I doubt anyone on stackoverflow is going to debug a custom implementation of GRU for you. If you were using Tensorflow or another high level library, I might take a stab at it, or if it was a simple fully connected network, but as it is all I can do is give some advice on how to proceed with debugging.
First, it sounds like you're running a brand new implementation on your own data set right off the bat. Instead, try starting out by testing your network on trivial, synthetic data sets first. Can it learn an identity function? A response which is simply the weighted average of the three previous time stamps? And so on. It's easier to debug small simple problems. Once you know your implementation can learn things that a GRU based recurrent network should be able to learn, then you can start using your own data.

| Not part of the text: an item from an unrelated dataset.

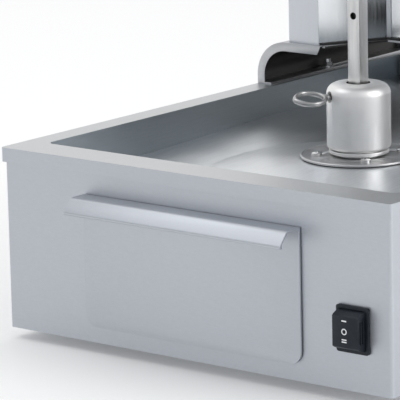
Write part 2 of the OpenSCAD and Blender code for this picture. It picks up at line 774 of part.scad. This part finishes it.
module tower_handle() color([0.15, 0.15, 0.16]) translate([0, handle_y, z_tower_top + 1.4]) {
    bend = 14;
    r = 5.5;
    for (s = [-1, 1]) translate([s * handle_half, 0, 0]) {
        cylinder(r = r, h = handle_rise - bend);
        cylinder(r = 9, h = 2.5);
        translate([0, 0, -6]) cylinder(r = 3, h = 7);
        translate([-s * bend, 0, handle_rise - bend]) rotate([90, 0, 0])
            rotate([0, s > 0 ? 0 : 180, 0]) rotate_extrude(angle = 90)
                translate([bend, 0]) circle(r = r);
    }
    translate([-handle_half + bend, 0, handle_rise]) rotate([0, 90, 0])
        cylinder(r = r, h = 2 * (handle_half - bend));
}

// Serpentine tube: level runs joined by half rings
module element() {
    for (i = [0 : run_count - 1]) translate([-run_len / 2, 0, run_pitch * i])
        rotate([0, 90, 0]) cylinder(r = element_r, h = run_len, $fn = 32);
    for (i = [0 : run_count - 2]) translate([(i % 2 == 0 ? 1 : -1) * run_len / 2, 0,
                                             run_pitch * (i + 0.5)])
        rotate([90, 0, 0]) rotate(i % 2 == 0 ? -90 : 90) rotate_extrude(angle = 180)
            translate([run_pitch / 2, 0]) circle(r = element_r, $fn = 32);
    for (i = [0, run_count - 1]) translate([-run_len / 2, 0, run_pitch * i]) {
        sphere(r = element_r, $fn = 32);
        rotate([-90, 0, 0]) cylinder(r = element_r, h = 22, $fn = 32);
    }
}

module zone_places() for (k = [0 : zones - 1])
    translate([0, 0, zone_first + zone_pitch * k]) children();

module heating_elements() color([0.35, 0.2, 0.15]) difference() {
    zone_places() translate([0, y_element, 0]) element();
    block(-200, 200, y_reflector + skin + 0.05, y_reflector + 60, z_tower, z_tower_top);
}

module element_holders() color("ivory") zone_places() {
    for (z = [0, run_pitch * (run_count - 1)])
        translate([-run_len / 2, y_reflector - 5.9, z]) rotate([-90, 0, 0]) difference() {
            cylinder(r = 9, h = 6.9);
            translate([0, 0, -1]) cylinder(r = element_r + 0.1, h = 12);
        }
    difference() {
        block(20, 28, y_element - 7, y_reflector + skin, -7, run_pitch * (run_count - 1) + 7);
        for (i = [0 : run_count - 1]) translate([10, y_element, run_pitch * i])
            rotate([0, 90, 0]) cylinder(r = element_r + 0.2, h = 30);
    }
}

guard_x = [-76, 0, 76];
guard_low = zone_first - 24;
guard_high = zone_first + zone_pitch * (zones - 1) + run_pitch * (run_count - 1) + 24;

module element_guard() color("silver") {
    for (x = guard_x) translate([x, y_guard + 2.4, guard_low])
        cylinder(r = 1.8, h = guard_high - guard_low, $fn = 24);
    for (z = [guard_low + 2 : 20 : guard_high]) translate([-86, y_guard, z]) rotate([0, 90, 0])
        cylinder(r = 1.3, h = 172, $fn = 24);
}

module guard_posts() color("silver") for (x = guard_x, z = [guard_low + 8, guard_high - 8])
    translate([x, y_guard + 4.25, z]) rotate([-90, 0, 0])
        cylinder(r = 1.8, h = y_reflector + skin - y_guard - 4.25, $fn = 24);

module regulators() color("dimgray") for (z = knob_z)
    difference() {
        block(tower_x - 30, tower_x - 2.6, knob_y - 17, knob_y + 9, z - 18, z + 18);
        translate([tower_x - 14, knob_y, z]) rotate([0, 90, 0]) cylinder(r = 3.4, h = 30);
    }

module heat_knob(z) translate([tower_x, knob_y, z]) rotate([0, 90, 0]) {
    translate([0, 0, -12]) cylinder(r = 3, h = 16);
    translate([0, 0, 1]) cylinder(r = 18, h = 3, $fn = 64);
    translate([0, 0, 3]) cylinder(r1 = 16, r2 = 14.5, h = 13, $fn = 64);
    translate([-17, -1.2, 4]) cube([16, 2.4, 12.8]);
}

module knob_low() color([0.12, 0.12, 0.13]) heat_knob(knob_z[0]);
module knob_high() color([0.12, 0.12, 0.13]) heat_knob(knob_z[1]);

module indicator_lamps() color("orangered") for (z = knob_z)
    translate([tower_x, knob_y, z + lamp_up]) rotate([0, 90, 0]) {
        translate([0, 0, -8]) cylinder(r = 4, h = 9);
        cylinder(r = 6, h = 1.5);
        translate([0, 0, 1.4]) cylinder(r1 = 4.6, r2 = 3.4, h = 3.5);
    }

base_shell();
bottom_pan();
rubber_feet();
drip_tray();
drain_spout();
drawer_runners();
drawer_front();
drawer_box();
switch_body();
switch_rocker();
switch_marks();
flange_gasket();
hub_flange();
flange_screws();
bearing_bush();
gearbox();
motor();
motor_plate();
motor_posts();
terminal_block();
cable_gland();
ledge_studs();
side_screws();
drive_shaft();
neck_washer();
drive_hub();
eye_screw();
spindle();
plate_pin();
lower_plate();
lower_tines();
upper_plate();
upper_tines();
thumb_screw();
gantry();
clamp_nut_left();
clamp_nut_right();
tower_gasket();
tower_floor();
left_column();
right_column();
back_reflector();
insulation();
rear_cover();
top_cap();
tower_handle();
heating_elements();
element_holders();
element_guard();
guard_posts();
regulators();
knob_low();
knob_high();
indicator_lamps();
tower_inlet();
tower_bolts();
cover_screws();
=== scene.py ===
import json
import math

import bmesh
import bpy
from mathutils import Matrix, Vector


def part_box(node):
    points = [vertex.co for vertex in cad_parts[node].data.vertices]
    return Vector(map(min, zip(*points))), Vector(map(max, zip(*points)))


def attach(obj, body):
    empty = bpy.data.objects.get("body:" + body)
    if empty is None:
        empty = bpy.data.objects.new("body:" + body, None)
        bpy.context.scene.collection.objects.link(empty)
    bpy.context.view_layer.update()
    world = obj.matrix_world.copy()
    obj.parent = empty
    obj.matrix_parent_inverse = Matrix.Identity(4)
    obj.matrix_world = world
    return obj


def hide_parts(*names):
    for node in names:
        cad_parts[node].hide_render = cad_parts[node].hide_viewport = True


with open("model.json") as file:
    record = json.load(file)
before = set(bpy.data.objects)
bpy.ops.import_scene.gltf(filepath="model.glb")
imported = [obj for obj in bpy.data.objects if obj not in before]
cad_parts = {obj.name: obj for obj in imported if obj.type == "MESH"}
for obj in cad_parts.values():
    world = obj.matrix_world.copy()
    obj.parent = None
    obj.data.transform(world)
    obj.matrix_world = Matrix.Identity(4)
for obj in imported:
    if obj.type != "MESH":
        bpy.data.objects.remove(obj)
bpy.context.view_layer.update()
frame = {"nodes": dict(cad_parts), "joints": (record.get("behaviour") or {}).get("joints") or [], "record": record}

scene = bpy.context.scene
scene.view_settings.view_transform = "Standard"
MM = 0.001

# ---------------------------------------------------------------- camera
# Fitted to the straight edges of the cabinet and the tray.
YAW, PITCH, ROLL = 0.6904, 0.2159, -0.0235    # radians
CAMERA_AT = (1.4259, -1.9493, 0.6068)         # metres
LENS, SENSOR = 312.06, 36.0                   # millimetres
CLIP_END = 60.0                               # metres, past the floor's far edge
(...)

Second, this comment of yours was very insightful:
Probably the weight update wasn't right?
While it's impossible to say for sure, this is a very common - perhaps the most common - source of bugs in for backprop implementations. Andrew Ng recommends gradient checking to debug an implementation like this. Essentially, this involves numerically approximating the gradient. It's computationally inefficient but relies only on a correct implementation of forward propagation, which makes it very useful for debugging. For one, if the algorithm converges when the numerically approximated gradient is used, you can be more sure that your forward prop is correct and focus on debugging backprop. (On the other hand, if it is still does not succeed, it is likely the issue in your forward prop function.) For another, once the algorithm is working with the numerically approximated gradient then you can compare the output of your analytic gradient function with it and debug any discrepancies. This makes it a lot easier because you now know the correct answer that it should return.